Hclean_for_cloning should be called before cloning any content in the document, if the cloned items might have been edited by Libre Office. It may be called multiple times; second and subsequent calls do nothing.

Gory detail: Every span in the document body is examined; if it references a text style with a officeooo:rsid or officeooo:paragraph-rsid attribute in a descendant style:text-properties node, then that attribute is removed. If the text-properties contains other attributes then everything else is left as-is (this is the case when the style has an additional purpose besides holding an rsid attribute). If the text-properties node has no other attributes it is deleted, and if the ancestor style has no surviving text-properties then the style is deleted and span(s) which reference it are erased, moving up the span's childen.

HISTORY

The original ODF::lpOD_Helper was written in 2012 and used privately. In early 2023 the code was released to CPAN. In Aug 2023 a major overhaul was released as rev 6.000 with API changes.

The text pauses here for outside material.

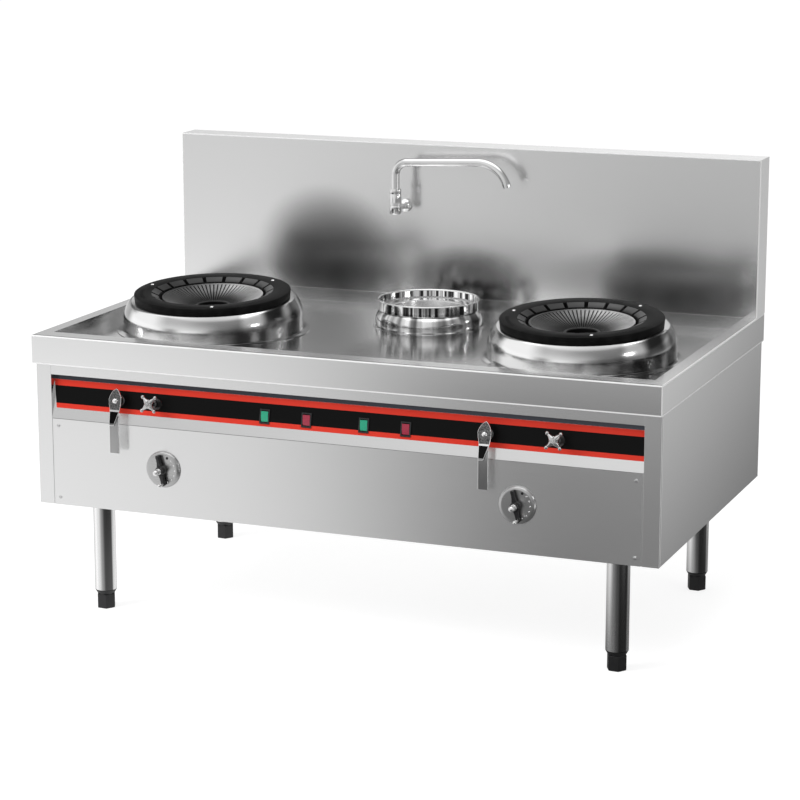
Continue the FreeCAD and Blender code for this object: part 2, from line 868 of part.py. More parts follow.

As of Feb 2023, the underlying ODF::lpOD is not actively maintained (last updated in 2014, v1.126), and is unusable as-is. However with ODF::lpOD_Helper, ODF::lpOD is once again an extremely useful tool.

Original Motivation:

ODF::lpOD by itself can be inconvenient because

  1. Method arguments must be passed as encoded binary bytes, rather than character strings. See ODF::lpOD_Helper::Unicode for why this is a problem.

  2. search() can not match segmented strings, and so can not match text which was internally fragmented by LibreOffice, or which crosses style boundaries; nor can searches match tab, newline or consecutive spaces (which are represented by specialized elements). replace() has analogous limitations.

  3. "Unknown method DESTROY" warnings occur without a patch (ODF::lpOD v1.126; https://rt.cpan.org/Public/Bug/Display.html?id=97977)

AUTHOR

Jim Avera (jim.avera AT gmail)

LICENSE

ODF::lpOD_Helper is in the Public Domain or CC0 license. However it requires ODF::lpOD to function so as a practical matter you must comply with ODF::lpOD's license.

ODF::lpOD (v1.126) may be used under the GPL 3 or Apache 2.0 license.